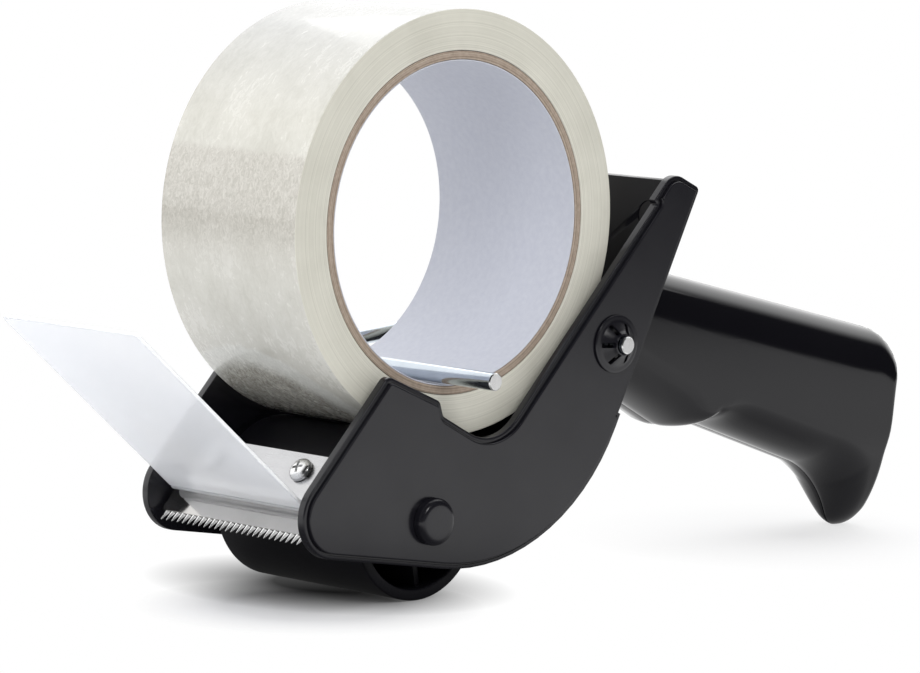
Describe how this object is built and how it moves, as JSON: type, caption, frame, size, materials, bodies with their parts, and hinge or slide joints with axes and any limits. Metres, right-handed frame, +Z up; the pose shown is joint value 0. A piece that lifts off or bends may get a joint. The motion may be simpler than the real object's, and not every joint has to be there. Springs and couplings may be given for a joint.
{
  "type": "tape dispenser",
  "caption": "Hand-held packing-tape dispenser with a drum roller, a toothed cutter with a clear flap, a pivoting wire arm in the roll's core and a moulded grip.",
  "frame": {"origin": "centre of the whole part's box, on the surface that the roller and the grip's tip stand on", "axes": "+X from the cutter towards the grip, +Y across the tape towards the side with the wire's link, +Z up"},
  "size_m": [0.266, 0.0764, 0.1384],
  "materials": {
    "body": "satin-gloss black moulding",
    "roller": "black moulding, semi-matt",
    "steel": "polished strip steel",
    "zinc": "bluish bright zinc plate",
    "clear_sheet": "clear, slightly milky sheet",
    "tape": "wound clear tape, milky and glossy",
    "card": "brown wound card, matt",
    "paper": "white paper, matt"
  },
  "bodies": {
    "body": {"body_near": "body", "body_far": "body", "grip_screw_1": "zinc", "grip_screw_2": "zinc", "grip_screw_3": "zinc", "heel_screw": "zinc", "blade": "steel", "clamp_plate": "steel", "flap_flange": "clear_sheet", "blade_screw_near": "steel", "blade_screw_far": "steel", "roller_axle": "roller", "axle_cap": "roller"},
    "roller": {"roller_drum": "roller"},
    "roll": {"wound_tape": "tape", "card_core": "card", "core_liner": "paper"},
    "arm": {"wire_arm": "zinc", "star_retainer": "roller"},
    "flap": {"tape_flap": "clear_sheet"}
  },
  "joints": [
    {"name": "roll_spin", "type": "hinge", "parent": "body", "child": "roll", "pos_m": [-0.03606, 0.00375, 0.08819], "axis": [0, 1, 0], "continuous": true},
    {"name": "roller_spin", "type": "hinge", "parent": "body", "child": "roller", "pos_m": [-0.0482, 0.00375, 0.01935], "axis": [0, 1, 0], "continuous": true},
    {"name": "arm_swing", "type": "hinge", "parent": "body", "child": "arm", "pos_m": [0.01082, 0.00375, 0.05728], "axis": [0, 1, 0], "range_deg": [0, 74]},
    {"name": "flap_flex", "type": "hinge", "parent": "body", "child": "flap", "pos_m": [-0.08237, 0.00375, 0.02499], "axis": [0, 1, 0], "range_deg": [-20, 30], "stiffness_Nm_per_rad": 0.15}
  ],
  "couplings": [
    {"joint": "roller_spin", "follows": "roll_spin", "ratio": -2.5969}
  ]
}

------

WORK TO BE COMPLETED
Write the listing out again, exactly as shown above.

THE OUTPUT
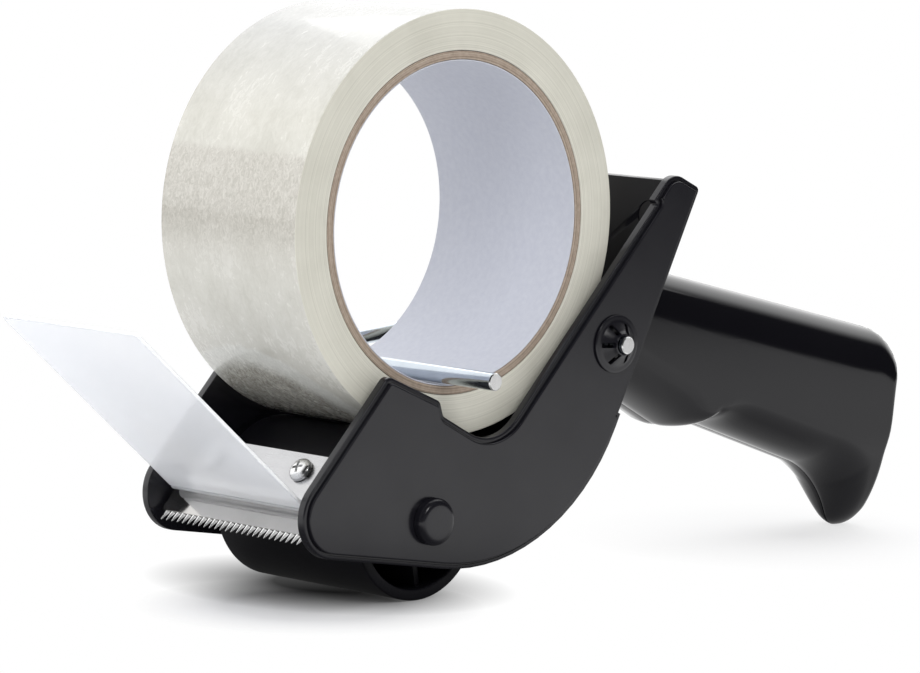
Describe how this object is built and how it moves, as JSON: type, caption, frame, size, materials, bodies with their parts, and hinge or slide joints with axes and any limits. Metres, right-handed frame, +Z up; the pose shown is joint value 0. A piece that lifts off or bends may get a joint. The motion may be simpler than the real object's, and not every joint has to be there. Springs and couplings may be given for a joint.
{
  "type": "tape dispenser",
  "caption": "Hand-held packing-tape dispenser with a drum roller, a toothed cutter with a clear flap, a pivoting wire arm in the roll's core and a moulded grip.",
  "frame": {"origin": "centre of the whole part's box, on the surface that the roller and the grip's tip stand on", "axes": "+X from the cutter towards the grip, +Y across the tape towards the side with the wire's link, +Z up"},
  "size_m": [0.266, 0.0764, 0.1384],
  "materials": {
    "body": "satin-gloss black moulding",
    "roller": "black moulding, semi-matt",
    "steel": "polished strip steel",
    "zinc": "bluish bright zinc plate",
    "clear_sheet": "clear, slightly milky sheet",
    "tape": "wound clear tape, milky and glossy",
    "card": "brown wound card, matt",
    "paper": "white paper, matt"
  },
  "bodies": {
    "body": {"body_near": "body", "body_far": "body", "grip_screw_1": "zinc", "grip_screw_2": "zinc", "grip_screw_3": "zinc", "heel_screw": "zinc", "blade": "steel", "clamp_plate": "steel", "flap_flange": "clear_sheet", "blade_screw_near": "steel", "blade_screw_far": "steel", "roller_axle": "roller", "axle_cap": "roller"},
    "roller": {"roller_drum": "roller"},
    "roll": {"wound_tape": "tape", "card_core": "card", "core_liner": "paper"},
    "arm": {"wire_arm": "zinc", "star_retainer": "roller"},
    "flap": {"tape_flap": "clear_sheet"}
  },
  "joints": [
    {"name": "roll_spin", "type": "hinge", "parent": "body", "child": "roll", "pos_m": [-0.03606, 0.00375, 0.08819], "axis": [0, 1, 0], "continuous": true},
    {"name": "roller_spin", "type": "hinge", "parent": "body", "child": "roller", "pos_m": [-0.0482, 0.00375, 0.01935], "axis": [0, 1, 0], "continuous": true},
    {"name": "arm_swing", "type": "hinge", "parent": "body", "child": "arm", "pos_m": [0.01082, 0.00375, 0.05728], "axis": [0, 1, 0], "range_deg": [0, 74]},
    {"name": "flap_flex", "type": "hinge", "parent": "body", "child": "flap", "pos_m": [-0.08237, 0.00375, 0.02499], "axis": [0, 1, 0], "range_deg": [-20, 30], "stiffness_Nm_per_rad": 0.15}
  ],
  "couplings": [
    {"joint": "roller_spin", "follows": "roll_spin", "ratio": -2.5969}
  ]
}